* [Exercise brief] Pick out the lines below that include the string "bending".

--- start ---

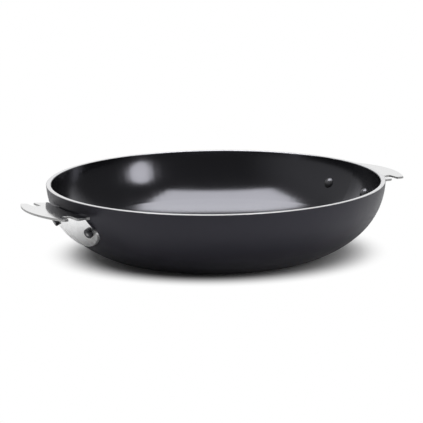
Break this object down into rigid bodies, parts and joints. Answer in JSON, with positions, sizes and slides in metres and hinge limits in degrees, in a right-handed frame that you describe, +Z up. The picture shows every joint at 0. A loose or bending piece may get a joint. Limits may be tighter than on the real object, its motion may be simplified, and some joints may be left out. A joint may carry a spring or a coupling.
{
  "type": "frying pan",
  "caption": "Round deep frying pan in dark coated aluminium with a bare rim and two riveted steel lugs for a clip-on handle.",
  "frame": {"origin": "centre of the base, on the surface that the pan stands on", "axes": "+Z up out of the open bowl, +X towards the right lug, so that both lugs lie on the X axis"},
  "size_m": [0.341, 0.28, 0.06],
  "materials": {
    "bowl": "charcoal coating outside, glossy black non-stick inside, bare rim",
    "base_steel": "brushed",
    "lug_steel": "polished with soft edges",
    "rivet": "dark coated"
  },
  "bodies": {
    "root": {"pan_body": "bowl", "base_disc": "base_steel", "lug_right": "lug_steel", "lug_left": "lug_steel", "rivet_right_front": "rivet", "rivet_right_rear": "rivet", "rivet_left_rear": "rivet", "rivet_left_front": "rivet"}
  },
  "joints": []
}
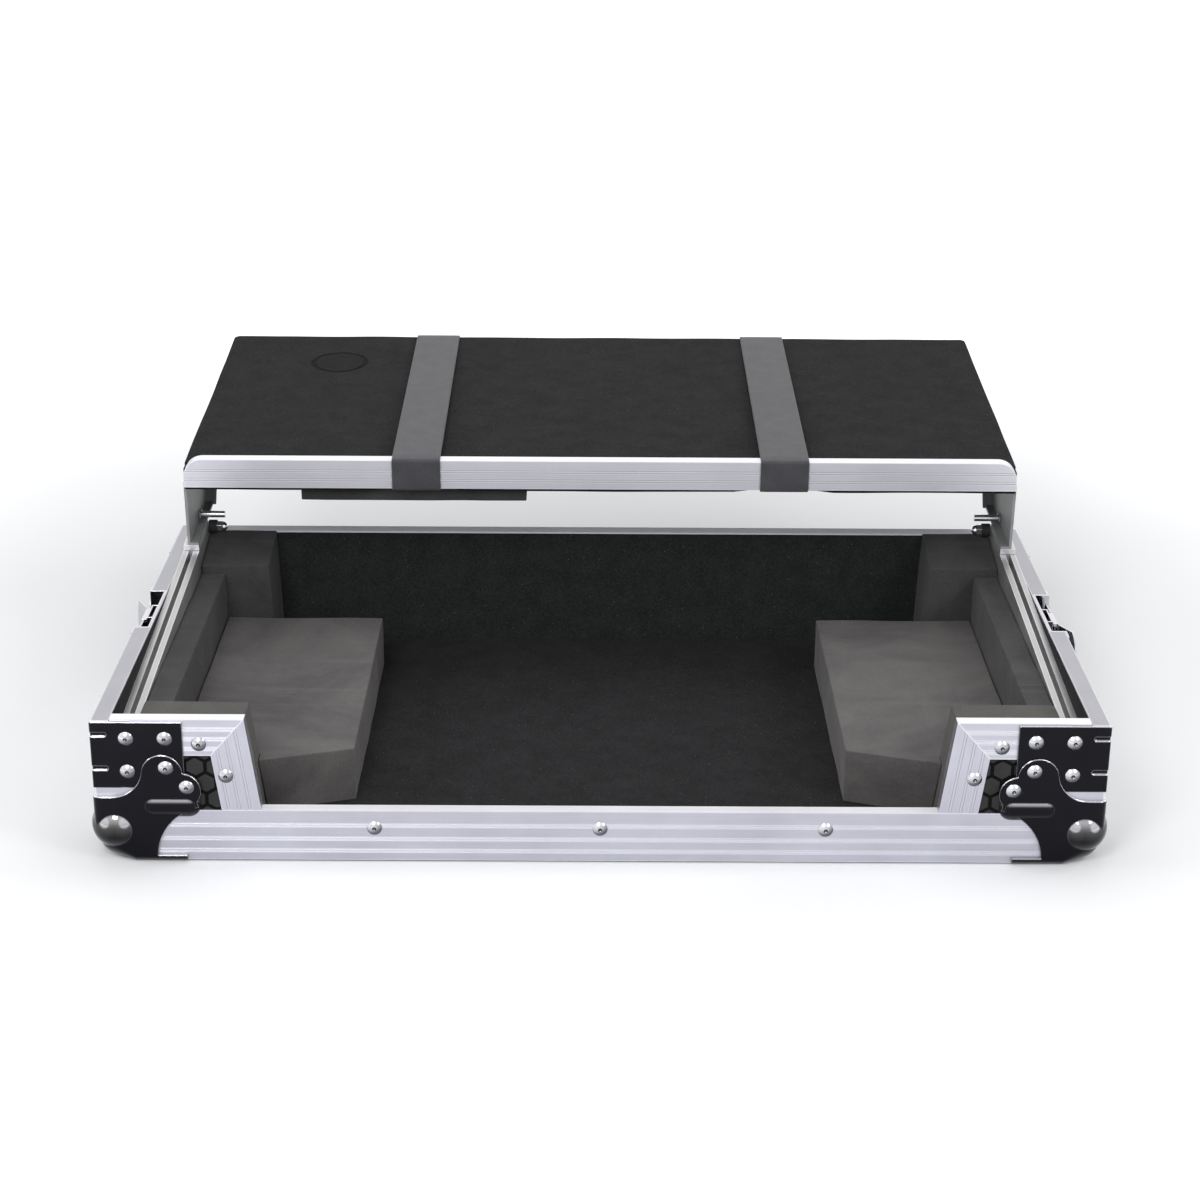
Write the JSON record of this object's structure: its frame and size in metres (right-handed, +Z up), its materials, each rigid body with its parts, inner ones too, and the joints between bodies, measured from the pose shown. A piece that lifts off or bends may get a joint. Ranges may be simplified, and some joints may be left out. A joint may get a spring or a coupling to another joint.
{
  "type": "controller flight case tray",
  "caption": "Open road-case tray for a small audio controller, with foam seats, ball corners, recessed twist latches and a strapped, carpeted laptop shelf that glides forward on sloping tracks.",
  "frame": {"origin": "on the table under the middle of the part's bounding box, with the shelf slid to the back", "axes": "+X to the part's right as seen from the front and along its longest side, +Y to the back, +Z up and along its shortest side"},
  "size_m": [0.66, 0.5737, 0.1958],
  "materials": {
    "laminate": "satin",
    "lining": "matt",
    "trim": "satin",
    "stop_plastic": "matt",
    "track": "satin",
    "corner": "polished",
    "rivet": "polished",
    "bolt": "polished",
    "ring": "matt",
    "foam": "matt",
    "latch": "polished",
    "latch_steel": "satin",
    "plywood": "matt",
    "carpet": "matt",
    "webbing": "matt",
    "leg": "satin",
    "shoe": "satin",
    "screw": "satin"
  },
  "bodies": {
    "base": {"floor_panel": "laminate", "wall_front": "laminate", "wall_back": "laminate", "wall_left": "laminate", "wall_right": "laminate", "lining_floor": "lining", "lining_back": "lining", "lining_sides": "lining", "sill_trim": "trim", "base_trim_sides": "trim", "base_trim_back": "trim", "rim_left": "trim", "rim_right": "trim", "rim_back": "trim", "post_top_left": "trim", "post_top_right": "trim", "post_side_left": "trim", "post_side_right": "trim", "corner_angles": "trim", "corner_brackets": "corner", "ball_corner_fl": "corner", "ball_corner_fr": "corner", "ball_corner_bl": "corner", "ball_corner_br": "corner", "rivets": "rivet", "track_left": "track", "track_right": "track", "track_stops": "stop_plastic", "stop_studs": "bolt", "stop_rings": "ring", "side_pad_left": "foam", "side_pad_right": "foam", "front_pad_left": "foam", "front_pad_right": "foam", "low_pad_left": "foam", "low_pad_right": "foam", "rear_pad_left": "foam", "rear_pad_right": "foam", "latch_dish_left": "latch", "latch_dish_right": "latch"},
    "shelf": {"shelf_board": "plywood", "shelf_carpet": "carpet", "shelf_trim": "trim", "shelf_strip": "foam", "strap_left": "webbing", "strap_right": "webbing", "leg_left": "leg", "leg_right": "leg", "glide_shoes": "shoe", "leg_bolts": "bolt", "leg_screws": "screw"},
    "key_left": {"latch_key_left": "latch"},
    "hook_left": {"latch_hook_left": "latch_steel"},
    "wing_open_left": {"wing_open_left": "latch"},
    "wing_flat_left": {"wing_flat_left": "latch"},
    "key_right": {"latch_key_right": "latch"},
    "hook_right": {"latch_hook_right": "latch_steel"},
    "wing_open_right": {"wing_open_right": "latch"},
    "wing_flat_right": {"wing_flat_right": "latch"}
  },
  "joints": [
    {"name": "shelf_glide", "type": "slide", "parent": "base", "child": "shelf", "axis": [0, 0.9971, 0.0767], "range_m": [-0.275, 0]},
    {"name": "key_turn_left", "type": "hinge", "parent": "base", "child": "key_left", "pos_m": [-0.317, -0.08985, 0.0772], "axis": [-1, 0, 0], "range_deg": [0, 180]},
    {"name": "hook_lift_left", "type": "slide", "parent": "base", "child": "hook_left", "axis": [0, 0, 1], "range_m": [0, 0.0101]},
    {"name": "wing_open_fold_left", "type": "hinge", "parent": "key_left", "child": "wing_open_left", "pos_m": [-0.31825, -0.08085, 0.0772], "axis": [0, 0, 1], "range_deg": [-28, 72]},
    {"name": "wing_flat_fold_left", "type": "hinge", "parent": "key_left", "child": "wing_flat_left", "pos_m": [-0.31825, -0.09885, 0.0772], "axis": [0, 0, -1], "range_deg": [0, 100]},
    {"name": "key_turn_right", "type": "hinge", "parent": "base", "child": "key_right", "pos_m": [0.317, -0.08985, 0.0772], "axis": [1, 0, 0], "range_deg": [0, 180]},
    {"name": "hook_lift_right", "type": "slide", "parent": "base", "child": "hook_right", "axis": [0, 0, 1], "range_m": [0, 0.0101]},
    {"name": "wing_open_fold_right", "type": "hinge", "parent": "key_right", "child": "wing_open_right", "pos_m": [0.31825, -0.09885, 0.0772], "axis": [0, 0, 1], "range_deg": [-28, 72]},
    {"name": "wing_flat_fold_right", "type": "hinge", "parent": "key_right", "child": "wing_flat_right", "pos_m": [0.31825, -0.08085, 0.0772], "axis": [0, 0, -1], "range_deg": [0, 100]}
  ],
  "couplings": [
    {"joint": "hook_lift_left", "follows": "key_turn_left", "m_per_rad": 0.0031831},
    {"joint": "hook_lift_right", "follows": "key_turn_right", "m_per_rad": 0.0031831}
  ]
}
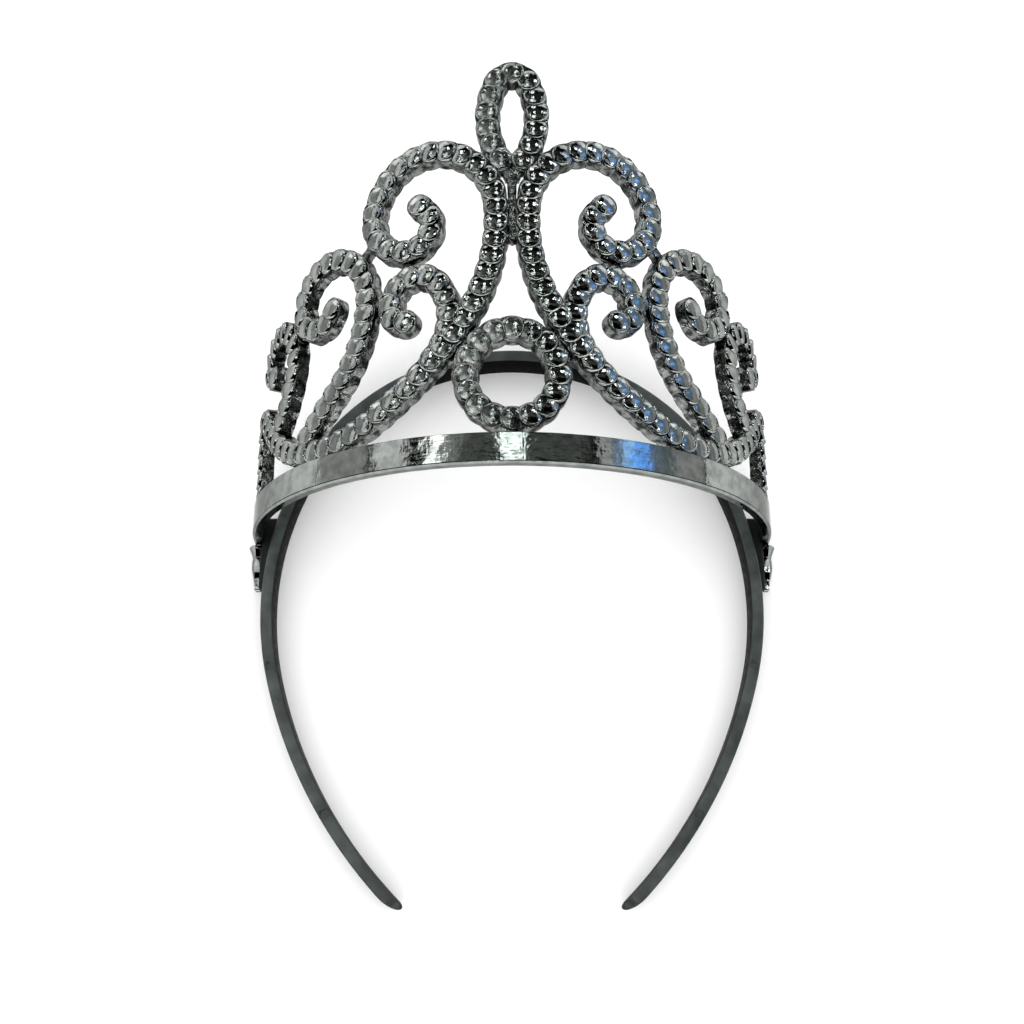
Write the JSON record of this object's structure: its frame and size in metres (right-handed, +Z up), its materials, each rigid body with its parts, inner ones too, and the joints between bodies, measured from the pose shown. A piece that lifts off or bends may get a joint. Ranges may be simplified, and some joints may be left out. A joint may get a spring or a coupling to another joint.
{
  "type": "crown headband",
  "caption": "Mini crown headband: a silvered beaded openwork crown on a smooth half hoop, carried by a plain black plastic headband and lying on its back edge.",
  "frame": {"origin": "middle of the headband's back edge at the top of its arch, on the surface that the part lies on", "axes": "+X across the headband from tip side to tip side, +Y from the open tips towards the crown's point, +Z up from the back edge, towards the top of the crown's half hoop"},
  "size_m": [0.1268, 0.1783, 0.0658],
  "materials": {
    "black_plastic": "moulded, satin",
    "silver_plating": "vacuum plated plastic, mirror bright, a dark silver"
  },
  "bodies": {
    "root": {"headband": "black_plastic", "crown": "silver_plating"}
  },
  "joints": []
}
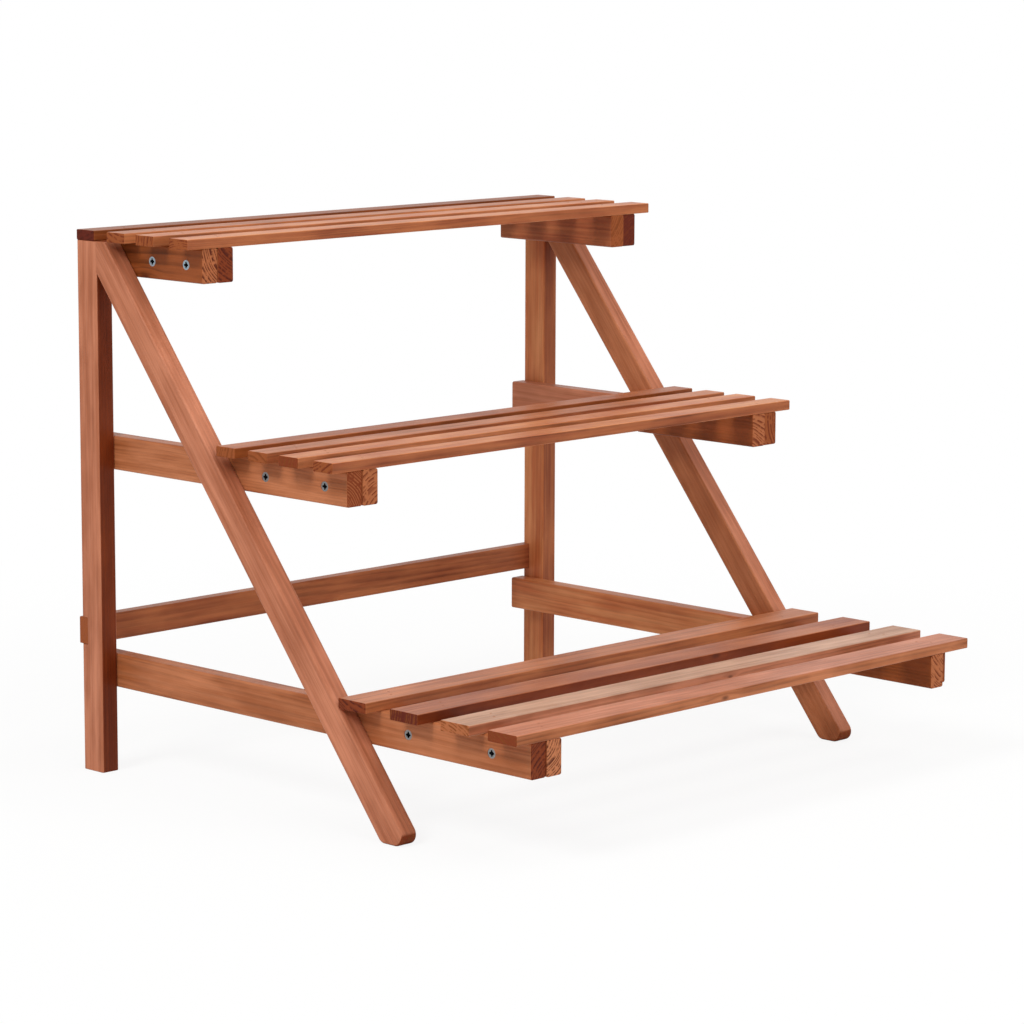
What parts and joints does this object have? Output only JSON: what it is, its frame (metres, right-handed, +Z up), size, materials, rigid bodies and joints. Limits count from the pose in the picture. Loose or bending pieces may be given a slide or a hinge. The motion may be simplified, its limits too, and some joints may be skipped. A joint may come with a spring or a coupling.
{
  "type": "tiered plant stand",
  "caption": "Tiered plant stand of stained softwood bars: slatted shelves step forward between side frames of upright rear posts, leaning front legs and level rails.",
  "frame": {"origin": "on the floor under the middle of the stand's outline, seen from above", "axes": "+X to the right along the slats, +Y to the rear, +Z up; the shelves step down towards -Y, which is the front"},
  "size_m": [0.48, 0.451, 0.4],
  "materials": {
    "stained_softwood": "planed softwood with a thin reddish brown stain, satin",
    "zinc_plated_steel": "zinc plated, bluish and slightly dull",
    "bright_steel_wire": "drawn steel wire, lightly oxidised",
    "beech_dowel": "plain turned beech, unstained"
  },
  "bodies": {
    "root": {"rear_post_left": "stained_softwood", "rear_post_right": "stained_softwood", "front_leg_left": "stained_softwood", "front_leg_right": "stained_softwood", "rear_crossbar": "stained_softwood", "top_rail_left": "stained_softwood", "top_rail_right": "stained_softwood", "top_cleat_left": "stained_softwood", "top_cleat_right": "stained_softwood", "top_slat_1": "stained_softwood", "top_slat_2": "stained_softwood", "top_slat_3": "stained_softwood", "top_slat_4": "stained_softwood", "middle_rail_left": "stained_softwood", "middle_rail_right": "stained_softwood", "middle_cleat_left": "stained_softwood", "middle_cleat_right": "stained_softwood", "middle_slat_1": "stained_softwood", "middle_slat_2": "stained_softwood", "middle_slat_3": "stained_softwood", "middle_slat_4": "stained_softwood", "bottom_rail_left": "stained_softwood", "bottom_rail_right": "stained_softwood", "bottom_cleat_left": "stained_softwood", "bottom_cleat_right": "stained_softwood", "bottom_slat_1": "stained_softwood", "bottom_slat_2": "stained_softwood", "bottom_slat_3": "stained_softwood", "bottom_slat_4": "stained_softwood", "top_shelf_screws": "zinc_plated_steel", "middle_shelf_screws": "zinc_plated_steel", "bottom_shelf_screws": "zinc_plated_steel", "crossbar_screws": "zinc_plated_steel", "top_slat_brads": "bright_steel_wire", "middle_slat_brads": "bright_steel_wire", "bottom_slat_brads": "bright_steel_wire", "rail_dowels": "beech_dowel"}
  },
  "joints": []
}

--- end ---

* [Worked answer]
Break this object down into rigid bodies, parts and joints. Answer in JSON, with positions, sizes and slides in metres and hinge limits in degrees, in a right-handed frame that you describe, +Z up. The picture shows every joint at 0. A loose or bending piece may get a joint. Limits may be tighter than on the real object, its motion may be simplified, and some joints may be left out. A joint may carry a spring or a coupling.
What parts and joints does this object have? Output only JSON: what it is, its frame (metres, right-handed, +Z up), size, materials, rigid bodies and joints. Limits count from the pose in the picture. Loose or bending pieces may be given a slide or a hinge. The motion may be simplified, its limits too, and some joints may be skipped. A joint may come with a spring or a coupling.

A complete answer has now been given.